## Direction
Tally the lines that contain "bodies" and report the total alone.

## Information supplied
— BEGIN —

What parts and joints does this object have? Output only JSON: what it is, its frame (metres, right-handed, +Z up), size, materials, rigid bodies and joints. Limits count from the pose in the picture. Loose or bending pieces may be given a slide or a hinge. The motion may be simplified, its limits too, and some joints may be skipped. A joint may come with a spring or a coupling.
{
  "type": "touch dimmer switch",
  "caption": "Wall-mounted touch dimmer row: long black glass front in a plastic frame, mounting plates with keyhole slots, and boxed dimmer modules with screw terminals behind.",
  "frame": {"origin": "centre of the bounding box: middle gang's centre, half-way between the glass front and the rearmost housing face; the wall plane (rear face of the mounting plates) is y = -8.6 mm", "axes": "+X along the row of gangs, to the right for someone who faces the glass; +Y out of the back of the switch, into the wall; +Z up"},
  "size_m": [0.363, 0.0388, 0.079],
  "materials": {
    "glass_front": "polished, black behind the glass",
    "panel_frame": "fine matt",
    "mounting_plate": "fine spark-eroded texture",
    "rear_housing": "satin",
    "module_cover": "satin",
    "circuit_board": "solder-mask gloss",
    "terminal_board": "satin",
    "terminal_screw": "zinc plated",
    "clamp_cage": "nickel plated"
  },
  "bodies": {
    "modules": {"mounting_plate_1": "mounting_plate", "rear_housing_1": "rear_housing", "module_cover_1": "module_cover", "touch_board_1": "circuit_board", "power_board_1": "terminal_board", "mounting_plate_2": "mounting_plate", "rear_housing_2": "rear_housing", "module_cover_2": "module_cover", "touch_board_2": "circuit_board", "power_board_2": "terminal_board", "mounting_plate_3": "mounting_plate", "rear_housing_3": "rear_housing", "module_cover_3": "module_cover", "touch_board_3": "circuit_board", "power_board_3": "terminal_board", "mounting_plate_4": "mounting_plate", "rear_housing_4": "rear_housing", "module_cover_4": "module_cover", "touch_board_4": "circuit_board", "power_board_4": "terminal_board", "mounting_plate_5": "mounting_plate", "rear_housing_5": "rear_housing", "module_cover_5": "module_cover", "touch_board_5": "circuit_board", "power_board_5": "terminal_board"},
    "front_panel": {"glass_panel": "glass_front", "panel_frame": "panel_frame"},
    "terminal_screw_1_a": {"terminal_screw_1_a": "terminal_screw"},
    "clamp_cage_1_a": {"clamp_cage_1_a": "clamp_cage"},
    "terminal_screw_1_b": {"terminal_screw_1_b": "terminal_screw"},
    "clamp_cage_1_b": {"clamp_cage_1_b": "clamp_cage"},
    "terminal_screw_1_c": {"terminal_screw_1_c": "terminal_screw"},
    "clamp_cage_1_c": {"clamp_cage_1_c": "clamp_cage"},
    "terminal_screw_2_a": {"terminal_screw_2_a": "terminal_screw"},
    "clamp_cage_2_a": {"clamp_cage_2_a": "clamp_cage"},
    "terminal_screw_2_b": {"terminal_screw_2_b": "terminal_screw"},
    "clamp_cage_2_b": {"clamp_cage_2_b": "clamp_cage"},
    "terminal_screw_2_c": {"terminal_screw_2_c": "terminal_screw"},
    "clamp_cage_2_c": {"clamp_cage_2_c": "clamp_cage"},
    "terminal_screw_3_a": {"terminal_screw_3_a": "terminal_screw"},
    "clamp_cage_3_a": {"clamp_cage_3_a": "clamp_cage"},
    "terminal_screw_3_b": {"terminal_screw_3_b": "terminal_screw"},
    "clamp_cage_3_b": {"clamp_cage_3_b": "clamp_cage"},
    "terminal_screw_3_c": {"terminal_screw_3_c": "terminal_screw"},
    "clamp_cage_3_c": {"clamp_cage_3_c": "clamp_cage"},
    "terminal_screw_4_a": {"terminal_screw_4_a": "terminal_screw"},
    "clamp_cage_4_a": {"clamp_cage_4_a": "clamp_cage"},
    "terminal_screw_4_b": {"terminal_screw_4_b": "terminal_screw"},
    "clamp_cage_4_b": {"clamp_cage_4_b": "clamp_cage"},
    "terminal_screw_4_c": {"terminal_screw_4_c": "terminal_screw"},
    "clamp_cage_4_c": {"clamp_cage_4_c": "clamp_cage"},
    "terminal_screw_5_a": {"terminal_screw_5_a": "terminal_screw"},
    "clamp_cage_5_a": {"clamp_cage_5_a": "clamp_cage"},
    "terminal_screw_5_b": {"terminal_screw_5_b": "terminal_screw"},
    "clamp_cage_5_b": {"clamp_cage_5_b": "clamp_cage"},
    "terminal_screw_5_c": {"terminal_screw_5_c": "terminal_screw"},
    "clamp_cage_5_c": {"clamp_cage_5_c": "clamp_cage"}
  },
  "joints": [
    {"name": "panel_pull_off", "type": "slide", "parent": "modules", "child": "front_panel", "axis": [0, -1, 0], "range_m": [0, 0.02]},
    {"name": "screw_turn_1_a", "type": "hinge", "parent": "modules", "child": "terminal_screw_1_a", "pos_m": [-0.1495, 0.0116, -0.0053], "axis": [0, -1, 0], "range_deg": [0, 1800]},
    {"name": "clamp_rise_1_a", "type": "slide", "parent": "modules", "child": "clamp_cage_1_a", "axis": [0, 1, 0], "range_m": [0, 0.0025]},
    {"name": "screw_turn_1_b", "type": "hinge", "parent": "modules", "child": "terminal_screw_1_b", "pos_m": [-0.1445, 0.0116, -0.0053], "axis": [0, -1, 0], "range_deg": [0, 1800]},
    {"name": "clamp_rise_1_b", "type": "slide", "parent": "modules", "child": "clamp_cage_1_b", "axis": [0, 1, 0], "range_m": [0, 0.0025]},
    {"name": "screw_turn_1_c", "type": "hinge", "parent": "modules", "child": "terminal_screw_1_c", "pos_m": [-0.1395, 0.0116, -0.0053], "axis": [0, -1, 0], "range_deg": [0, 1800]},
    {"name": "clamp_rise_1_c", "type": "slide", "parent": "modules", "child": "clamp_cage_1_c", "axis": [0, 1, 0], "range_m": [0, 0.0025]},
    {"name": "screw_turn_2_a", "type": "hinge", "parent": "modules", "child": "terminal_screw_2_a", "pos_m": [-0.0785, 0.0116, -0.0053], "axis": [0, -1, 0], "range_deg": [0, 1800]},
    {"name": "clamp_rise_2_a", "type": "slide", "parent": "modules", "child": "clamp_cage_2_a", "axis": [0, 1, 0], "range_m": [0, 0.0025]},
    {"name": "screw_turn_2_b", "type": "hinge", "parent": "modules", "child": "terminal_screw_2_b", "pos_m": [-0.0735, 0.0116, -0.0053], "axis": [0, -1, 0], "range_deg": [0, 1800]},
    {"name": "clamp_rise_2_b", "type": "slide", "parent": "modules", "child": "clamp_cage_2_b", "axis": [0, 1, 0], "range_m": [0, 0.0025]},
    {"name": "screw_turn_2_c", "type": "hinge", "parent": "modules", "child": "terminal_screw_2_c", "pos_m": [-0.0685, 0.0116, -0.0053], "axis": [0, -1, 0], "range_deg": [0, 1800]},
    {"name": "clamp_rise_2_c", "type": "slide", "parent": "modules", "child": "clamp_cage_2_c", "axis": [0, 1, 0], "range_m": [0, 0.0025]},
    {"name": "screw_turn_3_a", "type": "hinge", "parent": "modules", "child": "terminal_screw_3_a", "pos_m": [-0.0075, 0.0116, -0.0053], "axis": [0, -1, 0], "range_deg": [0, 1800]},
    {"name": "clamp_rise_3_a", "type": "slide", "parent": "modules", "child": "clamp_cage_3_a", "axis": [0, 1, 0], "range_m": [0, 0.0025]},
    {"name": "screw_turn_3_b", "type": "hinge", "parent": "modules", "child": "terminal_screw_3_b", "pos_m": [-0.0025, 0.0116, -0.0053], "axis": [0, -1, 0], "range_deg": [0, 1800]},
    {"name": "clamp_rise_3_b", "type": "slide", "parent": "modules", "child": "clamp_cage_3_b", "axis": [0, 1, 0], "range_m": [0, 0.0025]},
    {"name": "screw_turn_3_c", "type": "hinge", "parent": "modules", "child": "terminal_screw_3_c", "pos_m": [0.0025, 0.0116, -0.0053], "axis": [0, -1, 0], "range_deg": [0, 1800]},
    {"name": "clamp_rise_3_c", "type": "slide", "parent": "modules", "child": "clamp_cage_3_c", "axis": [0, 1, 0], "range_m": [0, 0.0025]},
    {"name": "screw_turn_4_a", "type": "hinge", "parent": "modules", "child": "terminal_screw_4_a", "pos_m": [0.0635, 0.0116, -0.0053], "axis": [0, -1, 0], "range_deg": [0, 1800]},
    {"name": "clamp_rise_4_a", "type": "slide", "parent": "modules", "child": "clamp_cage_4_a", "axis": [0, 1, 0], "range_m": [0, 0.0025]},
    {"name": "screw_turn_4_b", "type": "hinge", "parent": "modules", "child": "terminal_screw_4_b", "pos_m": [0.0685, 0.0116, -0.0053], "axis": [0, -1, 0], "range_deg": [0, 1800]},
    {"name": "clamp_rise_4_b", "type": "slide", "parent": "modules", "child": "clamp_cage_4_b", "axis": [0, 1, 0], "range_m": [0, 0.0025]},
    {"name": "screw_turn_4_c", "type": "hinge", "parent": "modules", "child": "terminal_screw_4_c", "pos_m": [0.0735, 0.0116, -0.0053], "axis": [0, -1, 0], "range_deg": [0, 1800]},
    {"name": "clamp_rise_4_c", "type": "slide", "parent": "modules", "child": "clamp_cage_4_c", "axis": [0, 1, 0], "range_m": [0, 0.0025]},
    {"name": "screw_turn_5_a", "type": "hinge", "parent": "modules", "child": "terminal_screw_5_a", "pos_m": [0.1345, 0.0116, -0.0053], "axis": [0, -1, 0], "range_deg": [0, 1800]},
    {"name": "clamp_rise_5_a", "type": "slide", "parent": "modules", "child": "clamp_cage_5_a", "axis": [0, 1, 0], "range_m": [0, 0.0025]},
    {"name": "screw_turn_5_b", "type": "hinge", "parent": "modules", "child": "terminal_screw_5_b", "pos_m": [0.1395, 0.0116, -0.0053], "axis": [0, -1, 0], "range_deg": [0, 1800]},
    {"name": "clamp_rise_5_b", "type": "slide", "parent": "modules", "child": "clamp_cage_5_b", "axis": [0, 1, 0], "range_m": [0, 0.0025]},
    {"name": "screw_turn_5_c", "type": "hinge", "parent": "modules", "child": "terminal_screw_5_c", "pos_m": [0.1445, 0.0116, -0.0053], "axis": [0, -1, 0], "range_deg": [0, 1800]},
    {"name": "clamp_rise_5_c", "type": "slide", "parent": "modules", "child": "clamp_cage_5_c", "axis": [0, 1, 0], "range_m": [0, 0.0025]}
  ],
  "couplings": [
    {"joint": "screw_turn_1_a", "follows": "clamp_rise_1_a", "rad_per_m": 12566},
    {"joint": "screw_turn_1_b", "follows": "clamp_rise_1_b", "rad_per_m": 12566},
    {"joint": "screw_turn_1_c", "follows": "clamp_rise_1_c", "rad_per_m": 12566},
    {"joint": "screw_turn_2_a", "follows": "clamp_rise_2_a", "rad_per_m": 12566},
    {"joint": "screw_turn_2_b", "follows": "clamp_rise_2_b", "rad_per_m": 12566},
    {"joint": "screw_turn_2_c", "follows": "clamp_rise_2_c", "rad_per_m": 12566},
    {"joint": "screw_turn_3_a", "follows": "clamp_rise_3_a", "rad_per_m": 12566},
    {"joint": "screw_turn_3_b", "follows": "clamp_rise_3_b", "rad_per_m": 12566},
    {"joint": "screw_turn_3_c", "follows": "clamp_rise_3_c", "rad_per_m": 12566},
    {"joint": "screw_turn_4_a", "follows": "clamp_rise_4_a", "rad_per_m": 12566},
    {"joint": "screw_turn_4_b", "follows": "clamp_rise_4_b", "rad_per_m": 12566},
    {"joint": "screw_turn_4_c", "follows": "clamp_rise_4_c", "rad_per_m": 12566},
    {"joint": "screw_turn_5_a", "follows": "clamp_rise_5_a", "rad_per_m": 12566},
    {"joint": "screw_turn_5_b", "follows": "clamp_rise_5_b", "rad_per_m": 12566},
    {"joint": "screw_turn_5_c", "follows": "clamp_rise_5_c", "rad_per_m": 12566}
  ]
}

— END —

## Result below
2